Prime Minister Tony Blair has clashed with UK Independence Party (UKIP) members of the European Parliament, telling them: "This is 2005, not 1945."
Defending the EU budget deal, which cut the UK's rebate, he said: "We are not fighting each other any more."
UKIP's Nigel Farage said Mr Blair was "outplayed and outclassed" by France's Jacques Chirac in budget negotiations.
But Mr Blair said the deal between the EU's 25 member states had been the best possible "in the circumstances".
In heated exchanges, he said that although Mr Farage and colleagues "sit with our country's flag, you do not represent our country's interest".
Mr Farage, whose party wants the UK to quit the European Union, said negotiations had been "game, set and match to President Chirac", adding that Mr Blair had "been outclassed and outplayed at every turn".
"We are isolated and alone in the European Union. We are completely alone," said Mr Farage, whose party got 16.1% of the vote in the last European Parliament elections.
The comments come as the UK ends its six-month EU presidency.
Last weekend Mr Blair brokered an agreement between member states for the EU's next seven-year budget.
It will see £1bn a year cut from the UK's rebate.
Mr Blair said there were "people who say it [the overall budget] should be lower, there are people who say it should be higher but I think, and we thought as the heads of government, that it represented a fair settlement for the present time".
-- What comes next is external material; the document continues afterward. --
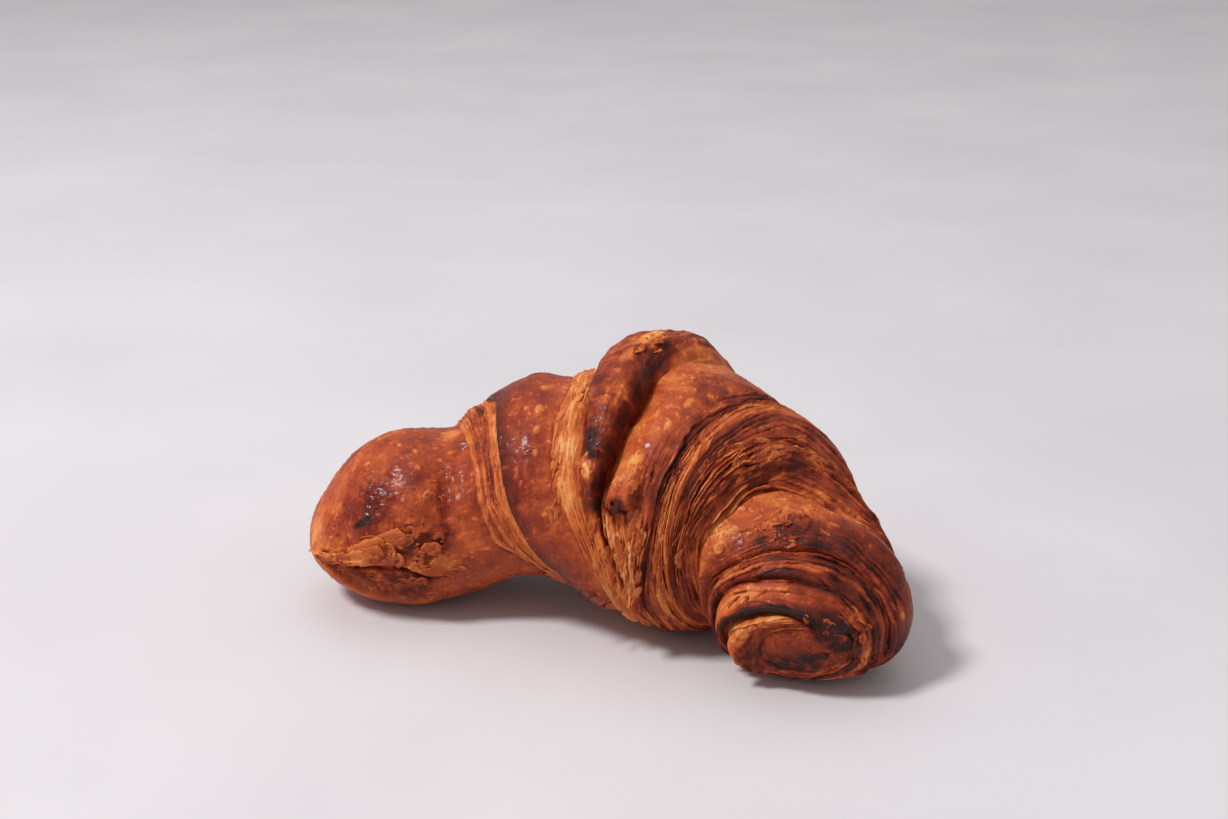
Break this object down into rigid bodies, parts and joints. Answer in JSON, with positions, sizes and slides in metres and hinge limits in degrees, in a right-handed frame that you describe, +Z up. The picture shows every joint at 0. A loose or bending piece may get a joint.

He added that "without it, there wouldn't be the certainty for countries - particularly these new accession countries - to plan ahead for the future".
'Top to bottom'
Members of the European Parliament will have to give their approval to the deal next year, and they have already demanded a much bigger budget.
The agreement, reached in Brussels early on Saturday, includes an EU commitment to review farm spending in 2008.
Mr Blair told MEPs this would involve a "debate from top to bottom on the European budget", including the Common Agricultural Policy and the UK rebate.
He said of the EU: "It was like a house that had many different rooms, constructed in different eras by different designers.
"The result is a building, but not one that really quite meets the needs of the modern world."
Mr Blair has been criticised in the UK for giving up part of the country's rebate without reform of agricultural spending.
Shadow foreign secretary William Hague said: "Tony Blair's presidency will be remembered as the time Britain gave up £7bn without securing anything in return."
Liberal Democrat leader Charles Kennedy said: "If only Tony Blair could close the gap between his rhetoric and his actions in Europe, he'd be in a much stronger position both in the EU and at home. He has mismanaged expectations."
European Commission chief Jose Manual Barroso has suggested setting an EU tax for citizens of member states.
When asked about this, Mr Blair said he already had "enough on my plate" without arguing for such a change.